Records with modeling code
● ● ●

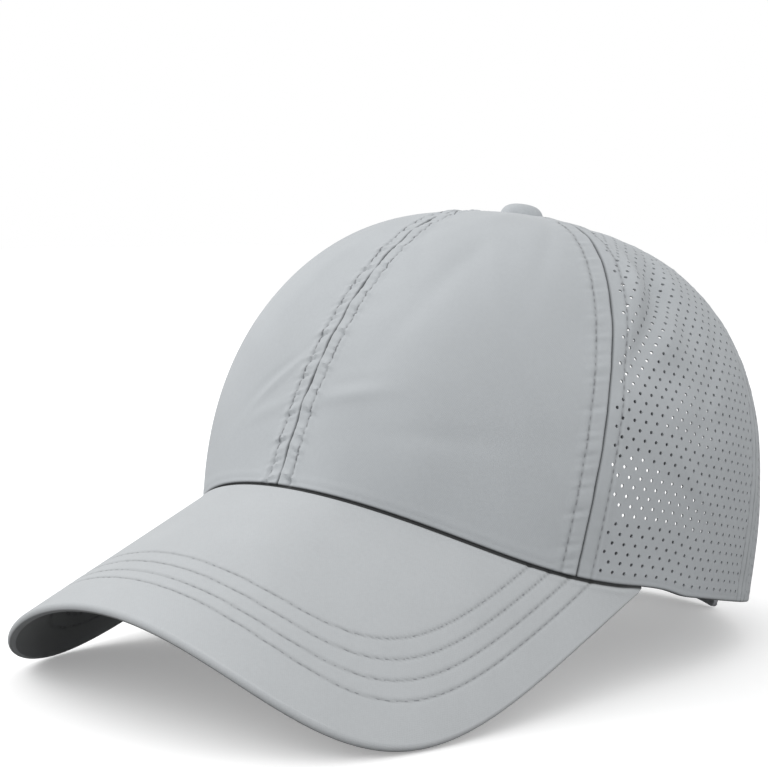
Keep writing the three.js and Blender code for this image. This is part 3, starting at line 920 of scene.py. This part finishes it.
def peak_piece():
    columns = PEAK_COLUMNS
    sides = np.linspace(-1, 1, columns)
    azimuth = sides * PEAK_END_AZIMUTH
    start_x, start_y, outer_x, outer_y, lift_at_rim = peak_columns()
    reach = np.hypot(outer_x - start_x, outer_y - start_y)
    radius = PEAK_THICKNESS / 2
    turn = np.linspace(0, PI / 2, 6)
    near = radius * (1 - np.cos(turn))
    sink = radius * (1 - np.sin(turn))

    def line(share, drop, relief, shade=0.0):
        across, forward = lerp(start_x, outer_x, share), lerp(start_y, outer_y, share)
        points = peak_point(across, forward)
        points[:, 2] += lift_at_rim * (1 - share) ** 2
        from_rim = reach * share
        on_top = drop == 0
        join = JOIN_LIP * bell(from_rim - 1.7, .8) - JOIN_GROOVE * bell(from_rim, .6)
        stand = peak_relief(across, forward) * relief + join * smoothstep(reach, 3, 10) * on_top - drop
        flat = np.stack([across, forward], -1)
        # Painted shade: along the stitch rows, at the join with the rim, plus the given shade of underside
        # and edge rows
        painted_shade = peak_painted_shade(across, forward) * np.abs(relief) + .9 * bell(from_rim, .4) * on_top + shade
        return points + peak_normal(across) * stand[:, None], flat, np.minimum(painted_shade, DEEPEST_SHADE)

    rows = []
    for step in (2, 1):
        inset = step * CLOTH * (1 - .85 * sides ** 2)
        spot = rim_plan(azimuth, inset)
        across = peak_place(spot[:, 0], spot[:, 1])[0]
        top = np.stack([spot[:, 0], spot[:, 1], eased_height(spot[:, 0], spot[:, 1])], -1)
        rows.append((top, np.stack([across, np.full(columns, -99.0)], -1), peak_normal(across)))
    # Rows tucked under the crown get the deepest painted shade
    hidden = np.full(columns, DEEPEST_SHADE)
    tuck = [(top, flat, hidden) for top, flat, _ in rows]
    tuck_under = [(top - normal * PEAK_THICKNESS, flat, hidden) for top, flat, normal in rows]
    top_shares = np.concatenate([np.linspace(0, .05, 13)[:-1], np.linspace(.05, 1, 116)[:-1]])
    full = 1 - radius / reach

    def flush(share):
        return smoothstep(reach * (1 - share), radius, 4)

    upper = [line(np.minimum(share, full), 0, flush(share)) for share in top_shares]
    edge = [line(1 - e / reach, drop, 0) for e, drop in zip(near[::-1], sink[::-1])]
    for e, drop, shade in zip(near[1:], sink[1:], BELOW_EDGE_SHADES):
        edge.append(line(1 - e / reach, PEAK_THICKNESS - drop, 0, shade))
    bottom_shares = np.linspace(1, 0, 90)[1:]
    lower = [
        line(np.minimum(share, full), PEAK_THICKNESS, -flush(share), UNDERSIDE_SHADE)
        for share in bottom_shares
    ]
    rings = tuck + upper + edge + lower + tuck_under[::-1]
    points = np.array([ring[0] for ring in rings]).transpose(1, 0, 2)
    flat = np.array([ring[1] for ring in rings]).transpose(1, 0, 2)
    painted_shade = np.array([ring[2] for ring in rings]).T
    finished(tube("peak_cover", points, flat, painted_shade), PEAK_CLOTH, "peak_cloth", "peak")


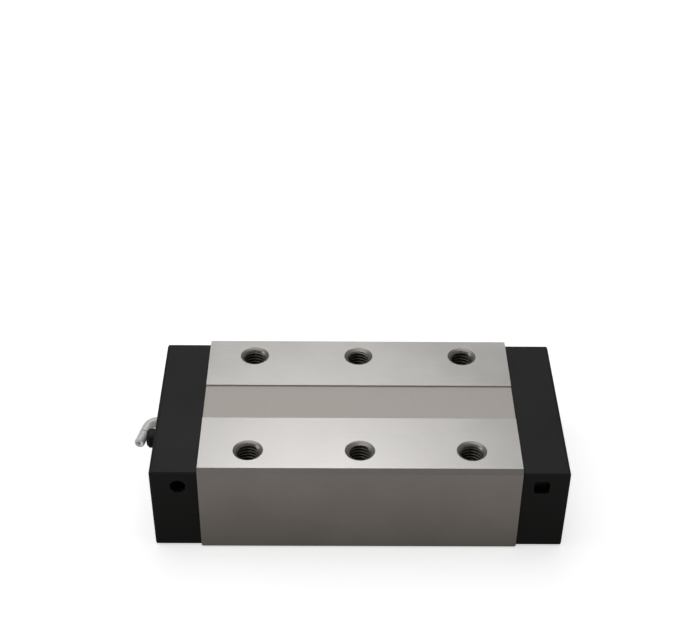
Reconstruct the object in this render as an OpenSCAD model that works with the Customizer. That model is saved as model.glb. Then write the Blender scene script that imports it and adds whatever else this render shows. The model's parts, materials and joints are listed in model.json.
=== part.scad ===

● ● ●

● REQUEST
Whichever lines contain the string "Blender", select and copy them.

● FINAL ANSWER
Keep writing the three.js and Blender code for this image. This is part 3, starting at line 920 of scene.py. This part finishes it.
Reconstruct the object in this render as an OpenSCAD model that works with the Customizer. That model is saved as model.glb. Then write the Blender scene script that imports it and adds whatever else this render shows. The model's parts, materials and joints are listed in model.json.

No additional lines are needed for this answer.